One article that caught my attention was called “The Imperfect Art of China Bashing” which suggested that foreign writers should leave off attacking China for child labour (which is largely unfounded) and focus instead on the single child little princes and princesses who are spoiled and do no work.

In this article, attention was brought to the widening gap between the haves and the have-nots, illustrated by a satirical cartoon showing one large glass with one large person sucking up the contents with his straw while 10 others, all much smaller, competed for their share of the drink.   Reference was made to a twitter comment from a ‘princess’ extolling the virtues of her father who had mangaged to procure a $32, 000 dress for her for her birthday.  Meanwhile, 128 million people live on less than 6Y ($1) a day.  Is there unrest in China?  I think so.

Finally, the internet is the people’s tool against abusive officials.  In one case only 63 hours stood between the posting of a blog about a teenage mistress and the dismissal of the official from power.

Interesting, isn’t it?


Last day in Canada

We are leaving tomorrow–really!
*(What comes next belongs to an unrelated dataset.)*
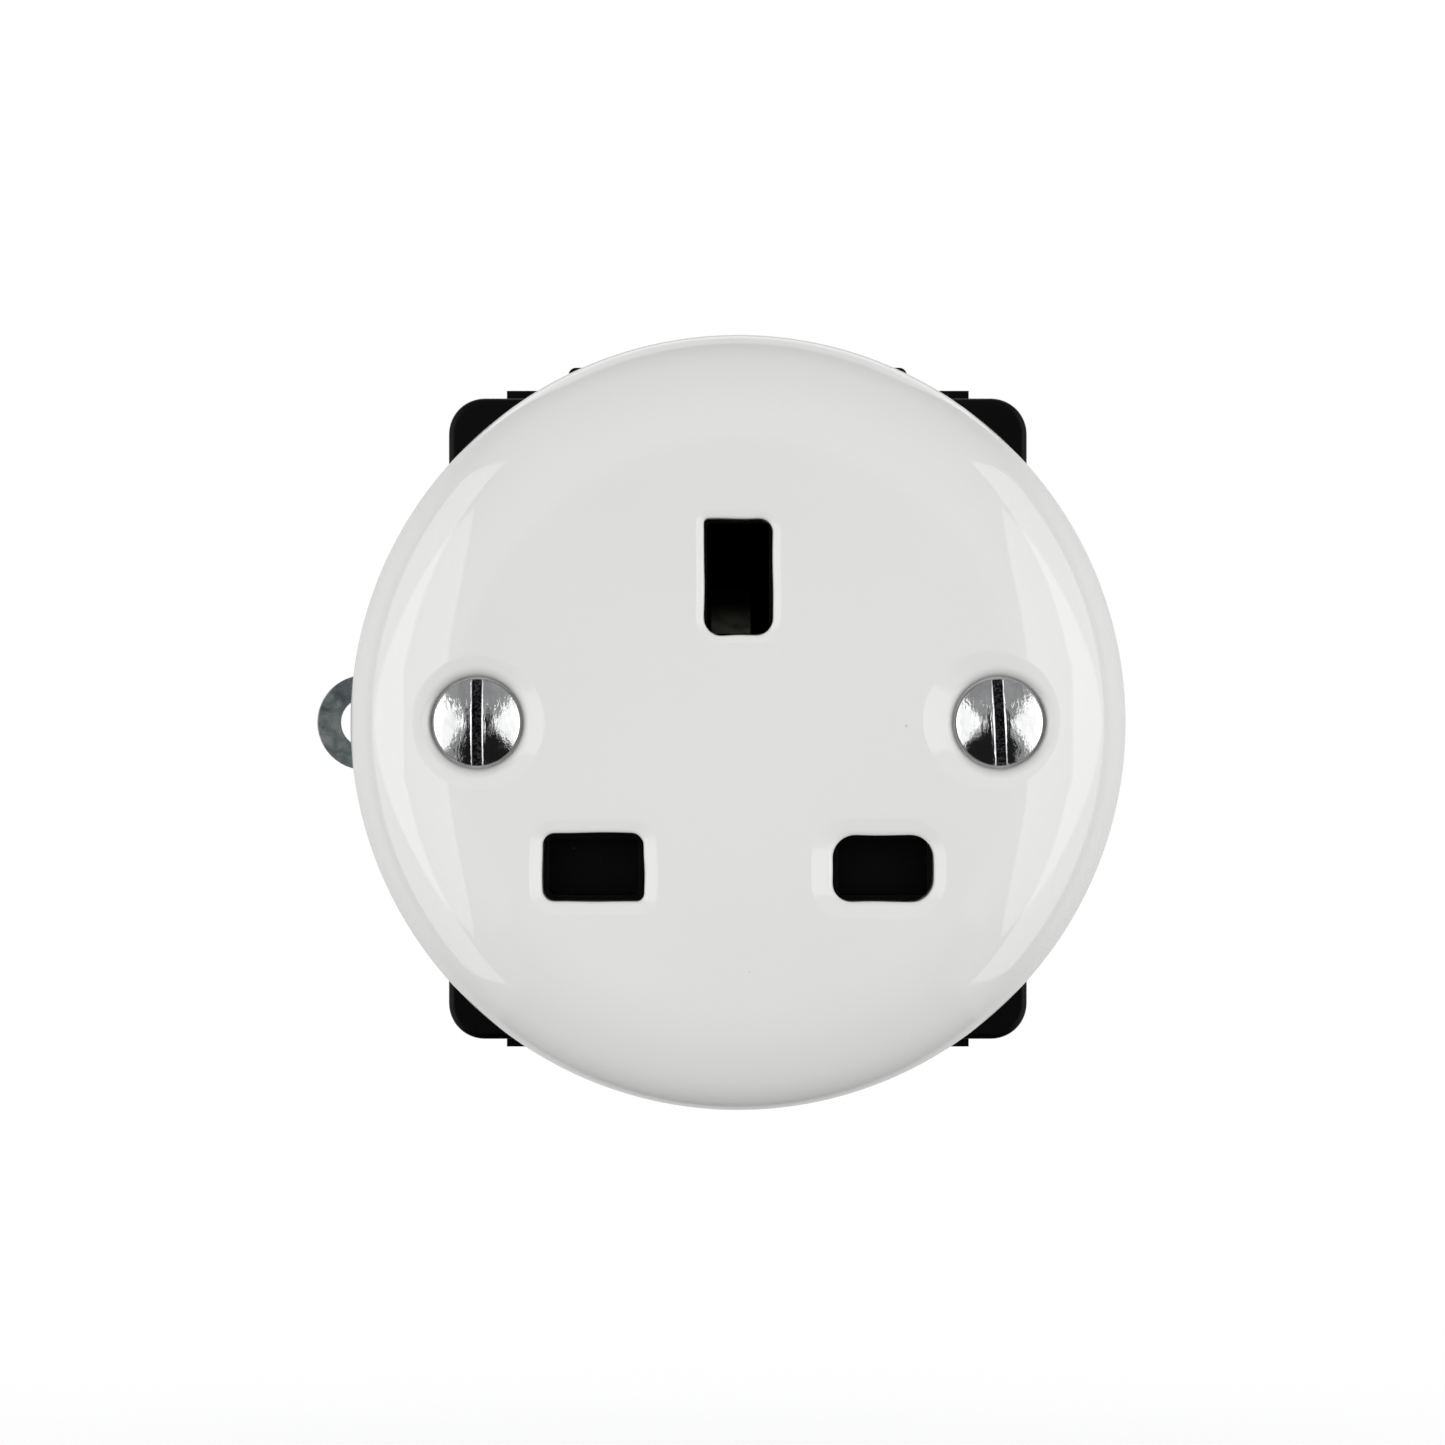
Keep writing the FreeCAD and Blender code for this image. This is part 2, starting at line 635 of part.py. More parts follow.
def mounting_strap():
    """The zinc plated sheet steel strap: a round plate with a ring lug, a fork and a bent tail."""
    body = new_body("mounting_strap")
    plate = new_sketch(body, "plate_outline", "Y", "0")
    circle(plate, "0", "0", STRAP_RADIUS)
    pad(body, "plate", plate, "Dims.strap_thickness")
    arms = new_sketch(body, "arm_outlines", "Y", "0")
    outline(arms, [
        (f"-{SCREW_REACH}", "Dims.lug_radius"),
        ("-Dims.lug_reach", "Dims.lug_radius", "Dims.lug_radius", "left"),
        ("-Dims.lug_reach - Dims.lug_radius", "0", "Dims.lug_radius", "left"),
        ("-Dims.lug_reach", "-Dims.lug_radius"),
        (f"-{SCREW_REACH}", "-Dims.lug_radius"),
    ])
    pad(body, "lug_arm", arms, "Dims.strap_thickness")
    fork = new_sketch(body, "fork_outline", "Y", "0")
    box(fork, SCREW_REACH, FORK_REACH, "-Dims.lug_radius", "Dims.lug_radius")
    pad(body, "fork_arm", fork, "Dims.strap_thickness")
    window = new_sketch(body, "window_outline", "Y", STRAP_FRONT)
    boss_outline(window, "Dims.window_play")
    pocket(body, "boss_window", window, "Dims.strap_thickness")
    relief = new_sketch(body, "relief_outline", "Y", STRAP_FRONT)
    tail_bottom = f"({BOSS_TOP} + Dims.tail_gap)"
    relief_top = f"({tail_bottom} + 2 * Dims.strap_thickness + Dims.tail_bend)"
    relief_half = "(Dims.tail_width / 2 + Dims.tail_relief)"
    box(relief, f"-{relief_half}", relief_half, BOSS_TOP, relief_top)
    pocket(body, "tail_relief", relief, "Dims.strap_thickness")
    tail = new_sketch(body, "tail_section", "X", "-Dims.tail_width / 2")
    tail_top = f"({tail_bottom} + Dims.strap_thickness)"
    outer_bend = "(Dims.tail_bend + Dims.strap_thickness)"
    outline(tail, [
        (STRAP_FRONT, f"{relief_top} + {CLEAR / 2}"),
        (STRAP_FRONT, f"{tail_bottom} + {outer_bend}", outer_bend, "left"),
        (f"{STRAP_FRONT} + {outer_bend}", tail_bottom),
        ("Dims.contact_plane", tail_bottom),
        ("Dims.contact_plane", tail_top),
        ("Dims.tail_bend", tail_top, "Dims.tail_bend", "right"),
        ("0", f"{tail_top} + Dims.tail_bend"),
        ("0", f"{relief_top} + {CLEAR / 2}"),
    ])
    pad(body, "earth_tail", tail, "Dims.tail_width")
    holes = new_sketch(body, "hole_outlines", "Y", STRAP_FRONT)
    circle(holes, "-Dims.lug_reach", "0", "Dims.lug_hole_radius")
    for side in ("-", ""):
        circle(holes, f"{side}{SCREW_REACH}", "0", "Dims.nut_collar_radius")
    pocket(body, "lug_and_nut_holes", holes, "Dims.strap_thickness")
    mouth = new_sketch(body, "fork_mouth_outline", "Y", STRAP_FRONT)
    half_round_notch(mouth, "Dims.fork_bottom", f"{FORK_REACH} + {CLEAR}", "0",
                     "Dims.lug_hole_radius")
    pocket(body, "fork_mouth", mouth, "Dims.strap_thickness")
    for number, (across, up) in enumerate(strap_screw_places()):
        small = new_sketch(body, f"strap_hole_{number}_section", "Z", up, across)
        countersunk_section(small, STRAP_FRONT, "0")
        turn_solid(body, f"strap_hole_{number}", small, "PartDesign::Groove")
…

I thought I would leave this blog till tonight but think it best to check it off this morning it’s on the to-do list that keeps me up at night. We pick up visas and passports this evening; we have plane tickets and Chinese cash. Nous sommes prets–we are ready!
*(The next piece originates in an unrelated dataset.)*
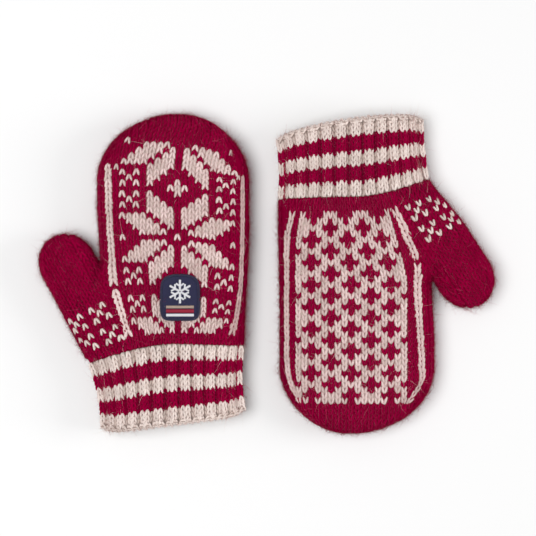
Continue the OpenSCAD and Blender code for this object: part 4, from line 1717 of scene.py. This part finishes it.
@dataclass(frozen=True)
class Place:
    """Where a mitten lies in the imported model: its origin in plan, and its turn.

    The left mitten is turned half round.
    """

    side: Side
    form: Form

    @property
    def turn(self) -> float:
        """+1 for the mitten that points away, -1 for the one turned half round."""
        return 1.0 if self.side is Side.RIGHT else -1.0

    def put(self, points: Array) -> Array:
        """Points of the mitten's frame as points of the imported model.

        Args:
            points: in millimetres.
        Returns:
            Metres. What would sink into the table is pressed flat on it.
        """
        hinge = next(j for j in frame["joints"] if j["name"] == f"{self.side.value}_thumb_swing")
        origin = np.array(hinge["pos_m"][:2]) - self.turn * Form().pivot * MM
        out = points * MM
        out[:, :2] = origin + self.turn * out[:, :2]
        out[:, 2] = np.maximum(out[:, 2], 0.02 * MM)
        return out

    def piece(self, name: str, shape: Shape, finish: Finish) -> Piece:
        """A dressed object of the shape, with smooth faces.

        Args:
            name: the piece's name, without its side.
            shape, finish: its mesh in the mitten's frame, and what it is made of.
        Returns:
            The object, which rides on nothing yet.
        """
        mesh = bpy.data.meshes.new(f"{self.side.value}_{name}")
        faces = [shape.quads, shape.tris]
        corners = np.concatenate([f.ravel() for f in faces]).astype(np.int32)
        counts = np.concatenate([np.full(len(f), f.shape[1]) for f in faces])
        starts = np.concatenate([[0], np.cumsum(counts)[:-1]]).astype(np.int32)
        mesh.vertices.add(len(shape.points))
        mesh.vertices.foreach_set("co", self.put(shape.points).astype(np.float32).ravel())
        mesh.loops.add(len(corners))
        mesh.loops.foreach_set("vertex_index", corners)
        mesh.polygons.add(len(starts))
        mesh.polygons.foreach_set("loop_start", starts)
        mesh.polygons.foreach_set("use_smooth", np.ones(len(starts), bool))
        for tag_name, values in shape.tags.items():
            layer = mesh.attributes.new(tag_name, "FLOAT", "POINT")
            layer.data.foreach_set("value", values.astype(np.float32))
        if shape.uv is not None:
            layer = mesh.uv_layers.new(name="thread")
            layer.data.foreach_set("uv", shape.uv[corners].astype(np.float32).ravel())
        mesh.update(calc_edges=True)
        mesh.validate()
        piece = in_scene(mesh.name, mesh)
        finish.dress(piece)
        log.info("%s: %d faces", piece.name, len(mesh.polygons))
        return piece

    @property
    def body(self) -> str:
        """The body that hand and cuff ride on."""
        return f"{self.side.value}_mitten"

    def nodes(self, *names: str) -> list[str]:
        """The names of CAD nodes of this mitten."""
        return [f"{self.side.value}_{name}" for name in names]

    def across_thumb(self, piece: Piece) -> Piece:
        """Bake the piece's transform into its mesh; it is not bent."""
        ends = np.array([[0.0, -17.0, self.form.edge_z], [0.0, 3.0, self.form.edge_z]])
        start, end = self.put(Form().from_thumb(ends))
        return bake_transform(piece)


@dataclass(frozen=True)
class Knitting:
    """The knitted parts of one mitten: hand, thumb and cuff, their ground, yarn and fuzz."""

    place: Place
    knitter: Knitter
    seed: int
    ground_in: float = 0.95
    wall: float = 2.4
    last_turn: float = 87.0
    spread: float = 1.9

    def near_cream(self, points: Array, stitches: Stitches) -> Array:
        """How far cream stitches outnumber crimson ones near each point.

        Args:
            points: where to look.
            stitches: all stitches, weighted by a bell curve over their distance.
        Returns:
            0 where few are cream, 1 where most are.
        """
        result = np.zeros(len(points))
        for part in np.array_split(np.arange(len(points)), max(1, len(points) // 1500)):
            gap = ((points[part][:, None] - stitches.middle[None]) ** 2).sum(-1)
            weight = np.exp(-gap / (2 * self.spread**2))
            result[part] = (weight @ stitches.cream) / (weight.sum(1) + 0.02)
        return smooth((result - 0.56) / 0.35)

    def ground(self, outer: Array, inner: Array, closed: bool, stitches: Stitches) -> Shape:
        """The fabric behind the stitches, in their colours with painted shade.

        Args:
            outer, inner, closed: as for wall.
            stitches: what it stands behind.
        Returns:
            The wall, with the tags of a stitch in painted shade.
        """
        shape = wall(outer, inner, closed)
        shape.tags = {
            "cream": self.near_cream(shape.points, stitches),
            # a crest of 0.35 paints the ground in shade, as for the low part of a yarn
            "crest": np.full(len(shape.points), 0.35),
            "lot": np.full(len(shape.points), 0.5),
        }
        return shape

    def build(self) -> None:
        """Build and dress every knitted piece of the mitten."""
        rng = np.random.default_rng(self.seed)
        self.build_hand(rng)
        self.build_thumb(rng)
        self.build_cuff(rng)

    def build_hand(self, rng: Rng) -> None:
        """The hand: its ground stands for the CAD shell; each face has yarn and fuzz.

        Args:
            rng: the source of chance, shared by all pieces of the mitten.
        """
        form, place = self.knitter.form, self.place
        sets = self.knitter.hand()
        q = run_out(0, form.tip_y, form.tip_l, 46, 22, self.last_turn)[:, None]
        u = turns(120)
        outer = form.hand_point(u, q, self.ground_in)
        inner = form.hand_point(u, q, self.wall)
        both = Stitches.join([*sets.values(), self.knitter.thumb()])
        hand = place.piece("hand", self.ground(outer, inner, True, both), GROUND)
        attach(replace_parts(hand, *place.nodes("hand_shell")), place.body)
        for name, count in (("top", 18000), ("under", 7000)):
            yarn = place.piece(f"hand_{name}_stitches", YarnLoop().shape(sets[name], rng), YARN)
            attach(yarn, place.body)
            fuzz = Fuzz(count).shape(sets[name], rng)
            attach(place.piece(f"hand_{name}_fuzz", fuzz, FUZZ), place.body)

    def build_thumb(self, rng: Rng) -> None:
        """Thumb and gusset; rng is as for build_hand."""
        form, place = self.knitter.form, self.place
        stitches = self.knitter.thumb()
        straight = form.thumb_l - form.thumb_tip_l
        q = run_out(-14, straight, form.thumb_tip_l, 16, 14, self.last_turn)[:, None]
        u = turns(64)
        root_in = 2.5 * smooth((-2 - q) / 12)
        outer = form.thumb_point(u, q, self.ground_in + root_in)
        inner = form.thumb_point(u, q, self.wall + root_in)
        thumb = place.piece("thumb", self.ground(outer, inner, True, stitches), GROUND)
        place.across_thumb(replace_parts(thumb, *place.nodes("thumb_shell")))
        yarn = place.piece("thumb_stitches", YarnLoop(wide=3.7).shape(stitches, rng), THUMB_YARN)
        place.across_thumb(yarn)
        place.across_thumb(place.piece("thumb_fuzz", Fuzz(9000).shape(stitches, rng), FUZZ))

    def build_cuff(self, rng: Rng) -> None:
        """The cuff, with its ribs and its cast-off edge; rng is as for build_hand."""
        form, place = self.knitter.form, self.place
        stitches = Stitches.join([self.knitter.cuff(), self.knitter.rim()])
        u = turns(8 * form.ribs)
        f = np.linspace(1, 0, 24)[:, None]
        depth = self.knitter.rib_depth(u)
        outer = form.cuff_point(u, f, self.ground_in + 1.7 * depth)
        inner = form.cuff_point(u, f, self.wall + 1.2 * form.rib_d)
        ground = self.ground(outer, inner, False, stitches)
        # the rib ground's painted shade, a little darker still
        behind = replace(GROUND, name="rib_behind_the_stitches", slot="rib_knit", dip=0.9)
        cuff = place.piece("cuff", ground, behind)
        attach(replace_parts(cuff, *place.nodes("cuff")), place.body)
        yarn = YarnLoop(wide=3.6).shape(stitches, rng)
        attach(place.piece("cuff_stitches", yarn, CUFF_YARN), place.body)
        fuzz = Fuzz(12000, mixed=0.12).shape(stitches, rng)
        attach(place.piece("cuff_fuzz", fuzz, FUZZ), place.body)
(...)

Forecast for Jiaxing when we arrive on Wednesday is for a balmy 31 degrees. Here’s hoping our ride from the airport is air conditioned. By the time we clear customs, find our folks from Jiaxing Secondary and make our way out of the airport and drive to Jiaxing, it will be early evening. Great timing for jet lag recovery! Maybe we will walk to the local Walmart to pick up some things–it appears to be in our new neighbourhood–then stop in at the local for a cold pint. Wait, different country. Will take it as it comes.

Sam has taken over my phone, same number. Don’t call! We will be skyping , blogging and emailing regularly. So with our friends singing a rousing rendition of “How can I miss you if you won’t go away?” we are off! Cheers, everyone.

Really, we just wanted a big party…

Hi all – it now appears that we will be leaving next Tuesday (28th). As of 9 am this morning we were going to be leaving on Saturday. Then, as of 10:30, since they still hadn’t received the documents they need to get the visas, the travel agent suggested our flight be delayed until Tuesday in case there was some delay or other.

More to come, I’m sure.

Quick Update

Phew what a week. We found out early on this week that getting the work permits was taking longer than they thought it would. However, this morning we had an email saying that they had been approved in China and were being couriered back here and should be here on Monday (the day we were supposed to leave!!). Then the visas will be applied for and  likely be approved no later than Friday of next week. Now we just have to wait and see when they rebook our flights – could be next weekend (the 25/26th) or the week following. We know all this rigamarole will be worth it – but it is frustrating!! Next post (hopefully) will be from Jiaxing!!   祝我們好運



(This says “Terry and Geoff” – apparently there is no Chinese translation for “Geoff” – ominous, isn’t it.)